After years of flailing and failing to crossover to pop, 1989 was the year Dolly decided to make her return to country music proper, with triumphant results. White Limozeen, produced by Ricky Skaggs, proved that Dolly’s strength as an artist is in how she adds a little pop to country – not the other way around. On the cover Dolly is all glitz, glamour and rhinestones still but the spelling of this album title is a deliberate nod to her simpler roots. Her fans responded with enthusiasm – the album generating two number one singles and resurrecting her critical and commercial career.
From the opening banjo strum you can’t help but sigh with relief. Dolly is home and the music sounds so damn good. She starts with a bluegrass cover of REO Speedwagon’s ‘Time for Me To Fly’ and it just sounds fantastic.
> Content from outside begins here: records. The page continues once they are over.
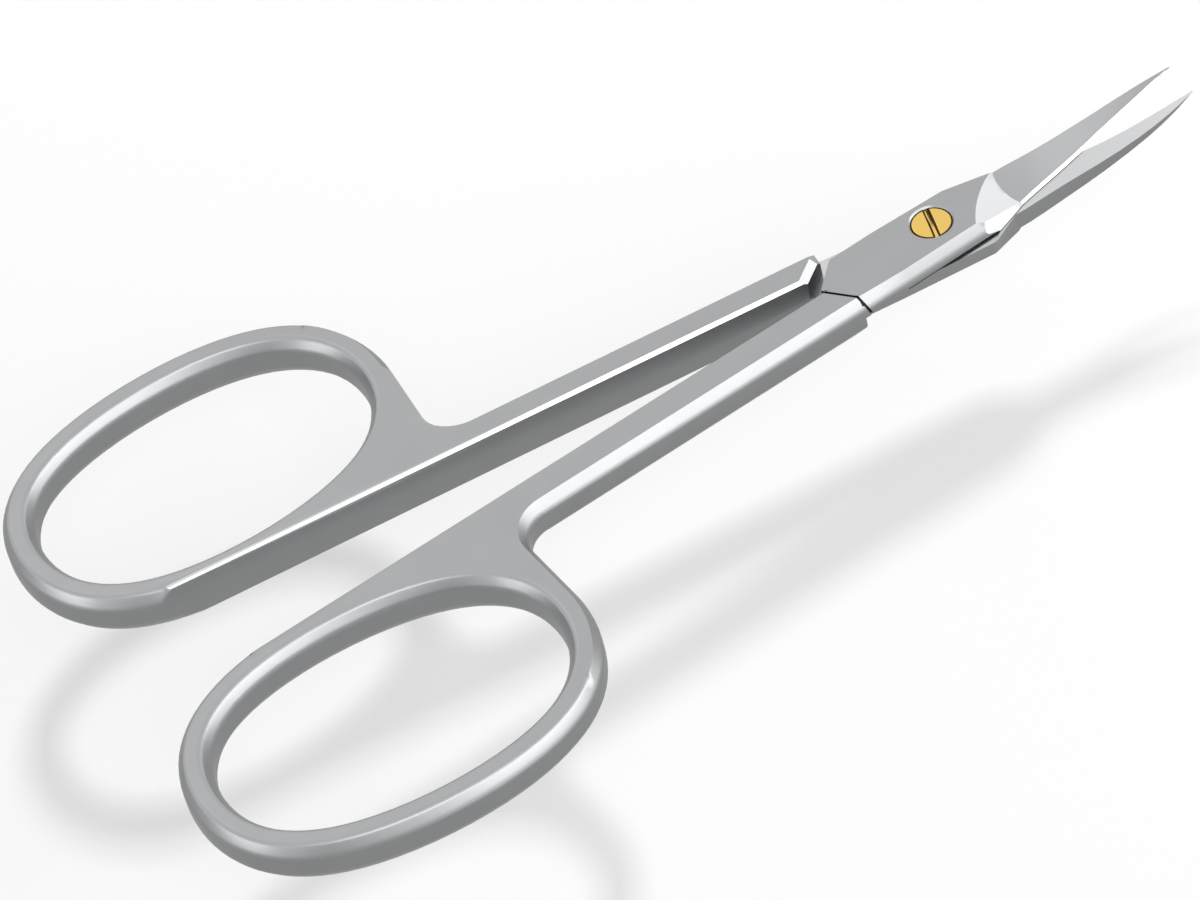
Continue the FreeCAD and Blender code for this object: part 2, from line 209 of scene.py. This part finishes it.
def blasted_steel(finish):
    """Martensitic stainless steel, bead blasted: fine even dimples give it a soft grey satin."""
    material, tree, shader = start_material("bead_blasted_stainless_steel", settings={"Metallic": 1})
    place = add_node(tree, "ShaderNodeTexCoord").outputs["Object"]
    grit = add_node(tree, "ShaderNodeTexNoise", {"Scale": 1 / finish.grit_size, "Detail": 2},
                    {"Vector": place})
    cloud = add_node(tree, "ShaderNodeTexNoise", {"Scale": 1 / finish.cloud_size, "Detail": 2},
                     {"Vector": place})
    tone = add_node(tree, "ShaderNodeMix", {"data_type": "RGBA", 6: four(finish.satin_shade),
                                            7: four(finish.satin_colour)},
                    {"Factor": cloud.outputs["Fac"]})
    rough = add_node(tree, "ShaderNodeMapRange", {"To Min": 0.3, "To Max": 0.42},
                     {"Value": grit.outputs["Fac"]})
    dimples = add_node(tree, "ShaderNodeBump", {"Strength": 0.6, "Distance": finish.grit_depth},
                       {"Height": grit.outputs["Fac"]})
    for socket, output in (("Base Color", tone.outputs[2]), ("Roughness", rough.outputs[0]),
                           ("Normal", dimples.outputs[0])):
        tree.links.new(output, shader.inputs[socket])
    return material


def polished_steel(finish):
    """Stainless steel polished on a felt wheel: a bright mirror with faint drag lines."""
    material, tree, shader = start_material("polished_stainless_steel", settings={
        "Metallic": 1, "Base Color": four(finish.polish_colour)})
    place = add_node(tree, "ShaderNodeTexCoord").outputs["Object"]
    drawn = add_node(tree, "ShaderNodeMapping", {"Scale": (0.1, 1, 1)}, {"Vector": place})
    lines = add_node(tree, "ShaderNodeTexNoise", {"Scale": 1 / finish.line_spacing, "Detail": 2},
                     {"Vector": drawn.outputs[0]})
    rough = add_node(tree, "ShaderNodeMapRange", {"To Min": 0.1, "To Max": 0.22},
                     {"Value": lines.outputs["Fac"]})
    tree.links.new(rough.outputs[0], shader.inputs["Roughness"])
    return material


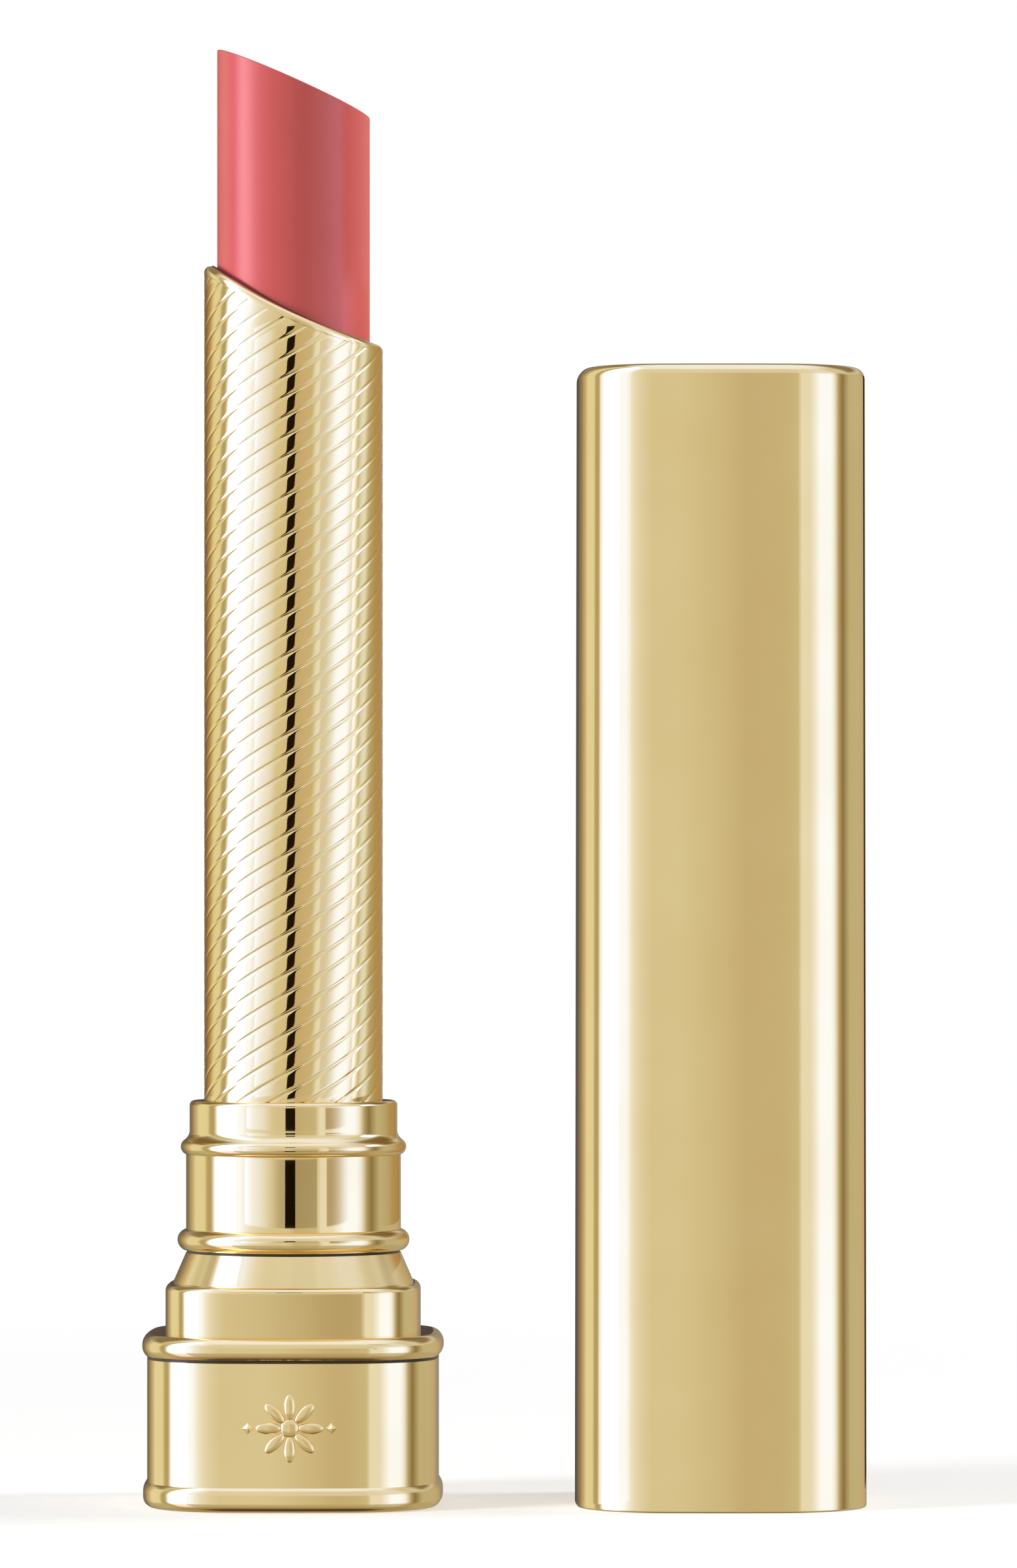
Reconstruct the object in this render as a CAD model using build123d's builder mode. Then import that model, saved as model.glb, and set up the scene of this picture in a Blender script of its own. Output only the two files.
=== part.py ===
"""Twist-up lipstick case: square base, round collar, engraved slant-top sleeve, bullet and cap.

Millimetres. The origin is the centre of the base's underside, +Z is up, and the face that
carries the ornament looks along -Y. The cap stands on the same surface, beside the base on +X.
The bullet is part way out: the lift mechanism can draw it in or push it further out.
"""
from build123d import *
import os
from math import sqrt

# ---- Driving dimensions -------------------------------------------------------------------
# Rounded-square section shared by the base and the cap
body_half = 9.0             # half the width across the flats
side_radius = 60.0          # the four sides bow outwards gently
corner_radius = 5.5

# Base
seat_z = 10.6               # top of the seat that the cap's mouth closes on
seat_bead_height = 1.5
seat_bead_proud = 0.3
foot_bead_height = 1.75
foot_bead_proud = 0.25
base_wall = 0.6
seat_web = 1.0              # thickness of the seat around the plug
plug_inset = 1.13           # plug's face behind the base's face
plug_top = 13.6
plug_flange_inset = 0.75
plug_flange_height = 1.0
plate_thickness = 1.0
weight_thickness = 1.9
core_floor = 1.2
label_radius = 5.5
label_thickness = 0.1

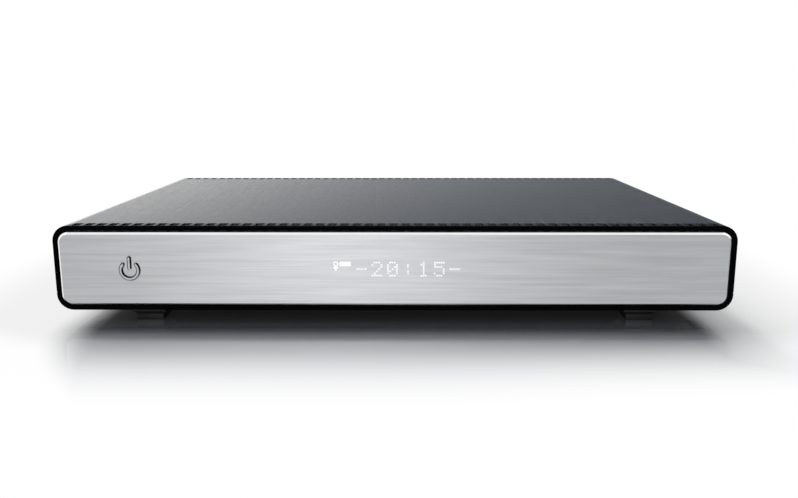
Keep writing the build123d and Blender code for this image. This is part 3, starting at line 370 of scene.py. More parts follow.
@dataclass(frozen=True)
class BrushedMetal(Finish):
    """Silver panel with long horizontal brush lines and a cut, polished chamfer, on which a painted highlight
    glows where it turns to the left and at the upper right corner.
    """

    roughness: float = 0.34
    line_depth: float = 0.0022
    stretch: float = 0.95
    stretch_turn: float = 0.25
    polish: float = 0.14
    # strength of the painted highlight, an emission on the chamfer that stands in for reflected light
    painted_glint: float = 0.9
    painted_glint_turn: Pair = (0.03, 0.12)

    def brushed(self, tree: ShaderTree) -> Tuple[Signal, Signal, Signal]:
        """Make the brushed face.

        Args:
            tree: The material's node tree.

        Returns:
            Its colour, roughness and height.
        """
        fine = tree.streaks((30.0, 30.0, 5200.0), 2.0)
        long = tree.streaks((16.0, 16.0, 1200.0), 2.0)
        band = tree.streaks((26.0, 26.0, 460.0), 1.0)
        line = 0.3 * fine + 0.35 * long + 0.35 * band
        colour = tree.mix(line.rise(0.3, 0.7), self.shade(0.86), self.shade(1.13))
        colour = tree.mix(tree.noise(60.0, 2.0) * 0.25, colour, self.shade(0.97))
        rough = self.roughness + 0.14 * (fine - 0.5) + 0.08 * (long - 0.5)
        return colour, rough, line

    def drawn(self, tree: ShaderTree, colour: Signal, metal: Term, rough: Signal, line: Signal) -> Signal:
        """Return a surface whose glints the brush lines draw out."""
        turn = {"Anisotropic": self.stretch, "Anisotropic_Rotation": self.stretch_turn}
        return tree.coat(colour, rough, tree.bump(line, self.line_depth), Metallic=metal, **turn)

    def surface(self, tree: ShaderTree) -> Signal:
        """Return the panel's shader."""
        colour, rough, line = self.brushed(tree)
        facing = tree.normal()
        forward, upward = -facing.other("Y"), facing.other("Z")
        face = forward.rise(0.85, 0.98)
        brushed = self.drawn(tree, colour, 1.0, rough, line * face)
        # painted highlight: the chamfer glows white where it turns left, and at the upper right corner arc
        corner = facing.rise(*self.painted_glint_turn) * upward.rise(0.2, 0.5)
        painted_glint_mask = (-facing).rise(*self.painted_glint_turn).at_least(corner) * forward.rise(0.4, 0.6)
        polished = tree.coat(
            tree.mix(line, (0.9, 0.905, 0.91), (0.96, 0.965, 0.97)),
            self.polish + 0.04 * (line - 0.5),
            Metallic=1.0,
            Emission_Color=tree.mix(painted_glint_mask, (0.0, 0.0, 0.0), (1.0, 1.0, 1.0)),
            Emission_Strength=self.painted_glint,
        )
        return tree.blend((1.0 - face) * upward.rise(-0.5, -0.1), brushed, polished)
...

Yellow Roses is a classic country weepie and proves Dolly hasn’t lost her songwriting touch either. It would be her last solo number one country single signalling that her return home to county music would be tricky as time, and taste, hurtled onwards towards the 90s.
Then we’re straight into Why’d You Come In Here Looking Like That – a song with humour, sass, spark, a melody to die for. Dolly sounds like she’s having the best fun she’s had in a damn long time (and the video is still as riotously hilarious as ever). It’s only a surprise to me that she didn’t write this song, so perfect does it encapsulate everything that makes Dolly who she is. It was her first solo country number one in four years, albeit after a run of four top five singles from the Trio album.
Slow Healing Heart is beautiful and proves that traditional songs recorded with simple production just age so much better than trendy pop. Dolly has rarely sounded better vocally either. What Is It My Love also showcases the ability of Skaggs to bring a glossy polished sound to the production without losing any of Dolly’s personality. Lyrically it’s about the complexities of how to love someone flaws and all. You wonder if this one is about her marriage (it is the only other solo write from Dolly on the album).
There’s a nod to her wilderness years in the title track where she takes us with her to Hollywood, maybe trying to explain a little bit about how that country girl got lost in the shining lights of the city. She tries to convince us that despite everything she never lost her soul. Musically it’s the most poppy eighties sound on the album, with only a little twang in the guitars. The glitz and glamour are celebrated as an aspirational ideal – materialistic sure but this was the 80s after all.
Wait Til I Get You Home is an attempt at a sexy duet with Mac Davis. It’s cheesy and cringeworthy but considering what Dolly has been offering the listeners for the last few albums it’s listenable enough fluff.
Take Me Back to the Country returns Dolly back to one of her most consistent early themes: rejecting the bright lights of the city for the down home country life. This one was written by Karen Staley who has also written for Patty Loveless and Faith Hill.
The Moon, The Stars and Me is a slow burning ballad of heartbreak and betrayal. It all sounds so effortlessly good it’s hard to believe she had spent so long struggling to find decent songs like this through the whole of the 80s.
The album ends on a spectacular note with He’s Alive, a cover of Don Francisco’s classic gospel song. Dolly’s version is melodramatic, ridiculous, overblown and utterly, utterly brilliant. One of the best performances of her whole career. Only Dolly could channel the spirit like this.
White Limozeen is a triumph from start to finish. Praise Jesus, Dolly’s back from the dead. Next stop the nineties.